El ciclo electoral que concluyó el 26 de mayo ha sido esplendoroso para el independentismo: obtuvo la victoria por primera vez en unas elecciones españolas con un incremento de apoyo de más de ocho puntos y la superación de la barrera de los 20 diputados en el Congreso, ganó en votos en la ciudad de Barcelona (con capacidad de controlar todas las demás capitales catalanas y las diputaciones provinciales) y la propuesta del president Carles Puigdemont para Europa recibió un apoyo masivo en las urnas que, contado el conjunto de las opciones independentistas que se presentaban a las elecciones al Parlamento Europeo, significó que por primera vez la causa de la libertad de Cataluña sumara el 50% de los sufragios emitidos. El carácter mayoritario de la reivindicación de la República Catalana es cada vez más incontestable desde una perspectiva democrática y ratifica que la ciudadanía catalana, en el marco constitucional español, no es libre para decidir su estatus político.

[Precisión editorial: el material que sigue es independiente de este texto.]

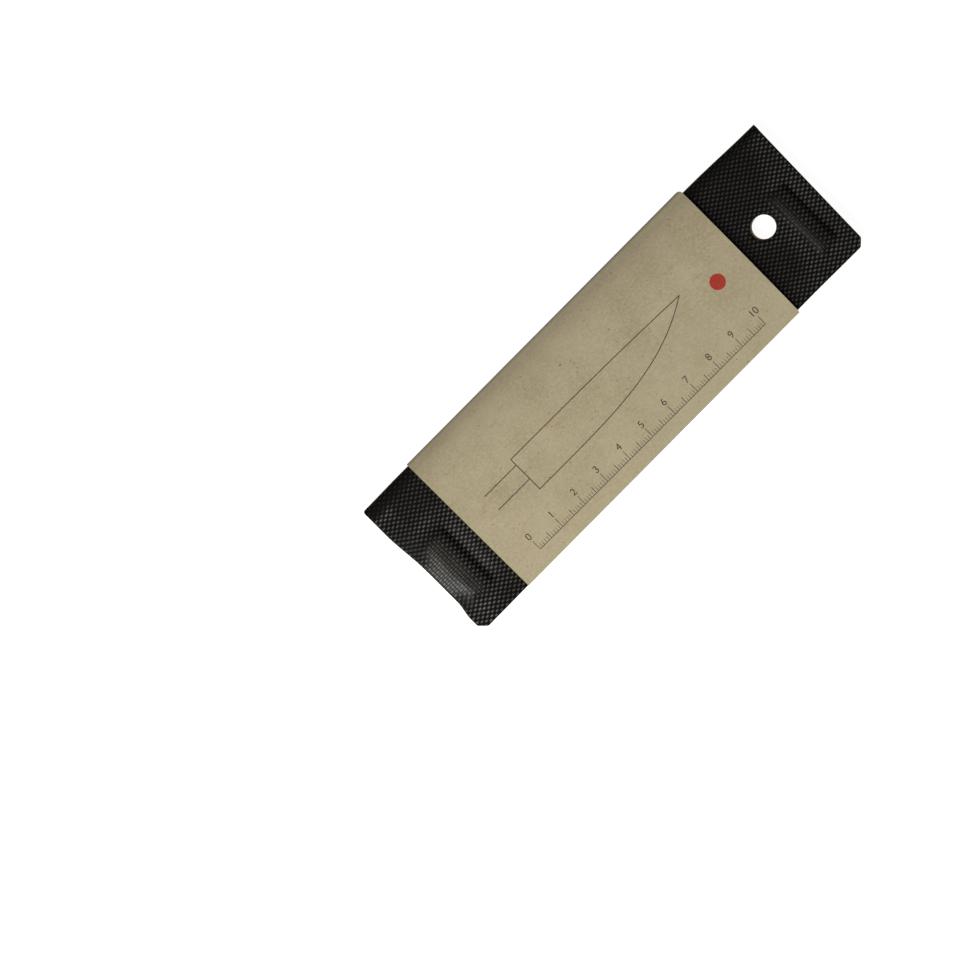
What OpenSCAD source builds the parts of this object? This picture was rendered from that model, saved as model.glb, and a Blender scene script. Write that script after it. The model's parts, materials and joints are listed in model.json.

Los actores institucionales y mediáticos españoles pueden intentar disimular esta realidad y menospreciarla en el discurso público, pueden mirar hacia el otro lado y persistir en su rechazo a negociar nada, pero lo cierto es que este blindaje es cada vez más insostenible. De hecho, estos poderes son conscientes de que tienen que actuar de alguna manera y que no pueden seguir negando la realidad y eso es, exactamente, lo que se está forjando estos días: una verdadera operación de Estado para contener los efectos electorales de la onda expansiva amarilla, una operación en la que no haya que recurrir a violaciones de derechos fundamentales y al principio democrático aún más torpes de las ya perpetradas hasta ahora.
En esta tendencia se inscribe claramente la aproximación del PSOE de Pedro Sánchez a los Ciudadanos de Albert Rivera, que tiene como principal objetivo desarrollar una política dura contra las aspiraciones secesionistas catalanas y, al mismo tiempo, blanquear la imagen española ante la Unión Europea y su opinión pública con un perfil de aparente centralidad. Ciertamente, no es lo mismo a ojos externos que el intento de sofocar el independentismo veniera liderado por unos supuestos socialdemócratas y unos supuestos liberales moderados que por un acuerdo de la derecha con la ultraderecha como, en algún momento, parecía que se podía tejer antes de las elecciones del 28 de abril. Albert Rivera deberá tragarse, pues, la pérdida de papel protagonista en la oposición y tal vez la progresiva extinción de su carrera política a cambio de garantizar la unidad nacional, tal como le piden algunos sectores económicos y la estructura profunda del Estado con el rey al frente.
El otro factor de la ecuación es, sin duda, el mundo de los comunes y, en particular, la participación o no de Ada Colau en el proyecto de frenar el acceso de Ernest Maragall a la alcaldía de Barcelona. La razón de Estado dicta que la capital de Cataluña no puede quedar en manos del independentismo con el consecuente y potentísimo mensaje al mundo que esto representaría, por ello las maniobras se centrarán en hacer que Colau pueda recibir los apoyos de la derecha españolista para continuar al frente del Ayuntamiento. Ella y su partido tendrán que valorar si se integran definitivamente en el proyecto favorable a la autodeterminación de Cataluña o si optan por apuntalar al orden español en sus episodios agónicos de dominación. Elegir el segundo camino permitirá a Colau retener el poder por un tiempo y contribuir a endulzar aún más la imagen internacional del unionismo pero el alineamiento definitivo del espacio de los comunes con el españolismo más ultra les conducirá a una implosión aún más intensa que la que ya han tenido y los condenará, probablemente, a la irrelevancia.